Everything from the line containing "0.93), 0.12, alpha=0.35)" through the line containing "before = set(bpy.data.objects)" should be repeated exactly, and nothing else from the data.

■ Given material:
* START *
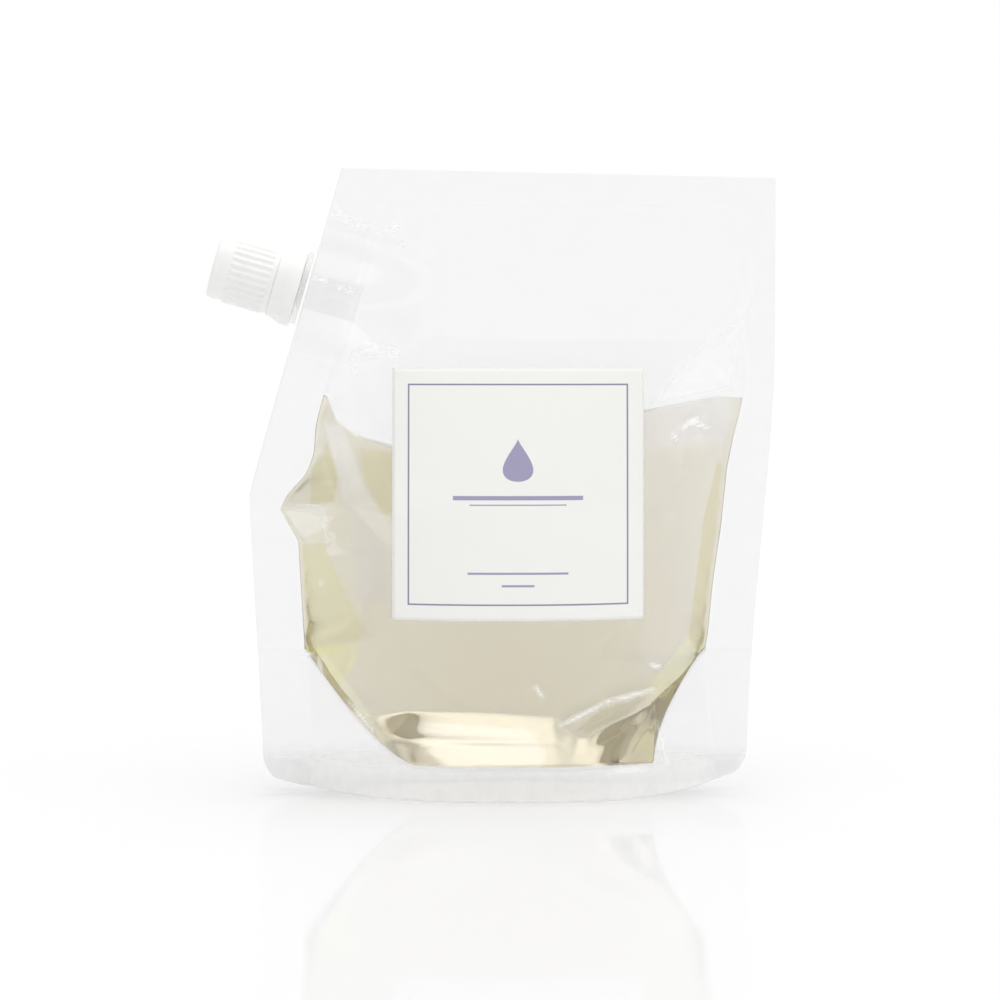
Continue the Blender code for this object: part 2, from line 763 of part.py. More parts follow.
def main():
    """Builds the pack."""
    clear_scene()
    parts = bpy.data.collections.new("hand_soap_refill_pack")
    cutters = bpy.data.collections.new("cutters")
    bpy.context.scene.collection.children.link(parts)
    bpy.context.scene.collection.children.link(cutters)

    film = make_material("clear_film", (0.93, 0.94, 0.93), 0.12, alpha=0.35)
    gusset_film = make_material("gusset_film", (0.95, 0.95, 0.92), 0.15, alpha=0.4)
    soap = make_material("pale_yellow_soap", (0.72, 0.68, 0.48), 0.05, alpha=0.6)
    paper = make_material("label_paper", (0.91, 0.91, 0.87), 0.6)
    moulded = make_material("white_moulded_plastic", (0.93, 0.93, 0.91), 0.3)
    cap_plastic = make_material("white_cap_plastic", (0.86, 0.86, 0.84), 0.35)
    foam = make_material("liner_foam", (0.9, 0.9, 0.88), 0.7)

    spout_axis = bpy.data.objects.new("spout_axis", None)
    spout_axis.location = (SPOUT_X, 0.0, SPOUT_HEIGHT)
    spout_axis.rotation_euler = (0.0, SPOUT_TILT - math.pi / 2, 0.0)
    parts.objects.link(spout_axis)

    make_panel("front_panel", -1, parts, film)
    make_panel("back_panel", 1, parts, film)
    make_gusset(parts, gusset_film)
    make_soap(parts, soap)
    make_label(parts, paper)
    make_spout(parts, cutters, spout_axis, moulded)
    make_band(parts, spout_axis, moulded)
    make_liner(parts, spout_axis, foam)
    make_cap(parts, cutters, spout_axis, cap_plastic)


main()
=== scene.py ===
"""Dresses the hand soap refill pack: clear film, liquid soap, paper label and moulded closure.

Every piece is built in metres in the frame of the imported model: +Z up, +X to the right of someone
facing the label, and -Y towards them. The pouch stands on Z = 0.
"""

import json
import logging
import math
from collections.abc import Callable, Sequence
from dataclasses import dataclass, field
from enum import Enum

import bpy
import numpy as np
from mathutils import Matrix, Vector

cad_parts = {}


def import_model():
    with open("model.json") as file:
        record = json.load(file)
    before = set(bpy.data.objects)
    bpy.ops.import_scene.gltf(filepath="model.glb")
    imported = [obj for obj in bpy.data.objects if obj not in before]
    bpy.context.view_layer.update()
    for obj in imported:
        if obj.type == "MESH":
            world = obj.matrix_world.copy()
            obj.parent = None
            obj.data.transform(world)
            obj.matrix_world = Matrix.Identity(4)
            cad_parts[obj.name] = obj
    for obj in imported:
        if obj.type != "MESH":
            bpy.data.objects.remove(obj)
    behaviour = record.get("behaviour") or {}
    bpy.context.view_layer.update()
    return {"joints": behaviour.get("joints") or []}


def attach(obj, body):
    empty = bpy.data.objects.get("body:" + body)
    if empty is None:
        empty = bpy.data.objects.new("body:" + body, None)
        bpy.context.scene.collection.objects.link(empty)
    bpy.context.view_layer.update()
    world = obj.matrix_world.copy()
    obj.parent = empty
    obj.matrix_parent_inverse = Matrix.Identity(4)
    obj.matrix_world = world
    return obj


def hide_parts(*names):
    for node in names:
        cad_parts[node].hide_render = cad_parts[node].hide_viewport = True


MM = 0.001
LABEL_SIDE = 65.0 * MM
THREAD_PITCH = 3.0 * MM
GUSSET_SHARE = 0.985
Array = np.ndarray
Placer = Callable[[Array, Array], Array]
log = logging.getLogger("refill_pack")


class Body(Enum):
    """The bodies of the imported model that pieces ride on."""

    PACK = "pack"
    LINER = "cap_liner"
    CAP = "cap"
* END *
■ Output:
    film = make_material("clear_film", (0.93, 0.94, 0.93), 0.12, alpha=0.35)
    gusset_film = make_material("gusset_film", (0.95, 0.95, 0.92), 0.15, alpha=0.4)
    soap = make_material("pale_yellow_soap", (0.72, 0.68, 0.48), 0.05, alpha=0.6)
    paper = make_material("label_paper", (0.91, 0.91, 0.87), 0.6)
    moulded = make_material("white_moulded_plastic", (0.93, 0.93, 0.91), 0.3)
    cap_plastic = make_material("white_cap_plastic", (0.86, 0.86, 0.84), 0.35)
    foam = make_material("liner_foam", (0.9, 0.9, 0.88), 0.7)

    spout_axis = bpy.data.objects.new("spout_axis", None)
    spout_axis.location = (SPOUT_X, 0.0, SPOUT_HEIGHT)
    spout_axis.rotation_euler = (0.0, SPOUT_TILT - math.pi / 2, 0.0)
    parts.objects.link(spout_axis)

    make_panel("front_panel", -1, parts, film)
    make_panel("back_panel", 1, parts, film)
    make_gusset(parts, gusset_film)
    make_soap(parts, soap)
    make_label(parts, paper)
    make_spout(parts, cutters, spout_axis, moulded)
    make_band(parts, spout_axis, moulded)
    make_liner(parts, spout_axis, foam)
    make_cap(parts, cutters, spout_axis, cap_plastic)


main()
=== scene.py ===
"""Dresses the hand soap refill pack: clear film, liquid soap, paper label and moulded closure.

Every piece is built in metres in the frame of the imported model: +Z up, +X to the right of someone
facing the label, and -Y towards them. The pouch stands on Z = 0.
"""

import json
import logging
import math
from collections.abc import Callable, Sequence
from dataclasses import dataclass, field
from enum import Enum

import bpy
import numpy as np
from mathutils import Matrix, Vector

cad_parts = {}


def import_model():
    with open("model.json") as file:
        record = json.load(file)
    before = set(bpy.data.objects)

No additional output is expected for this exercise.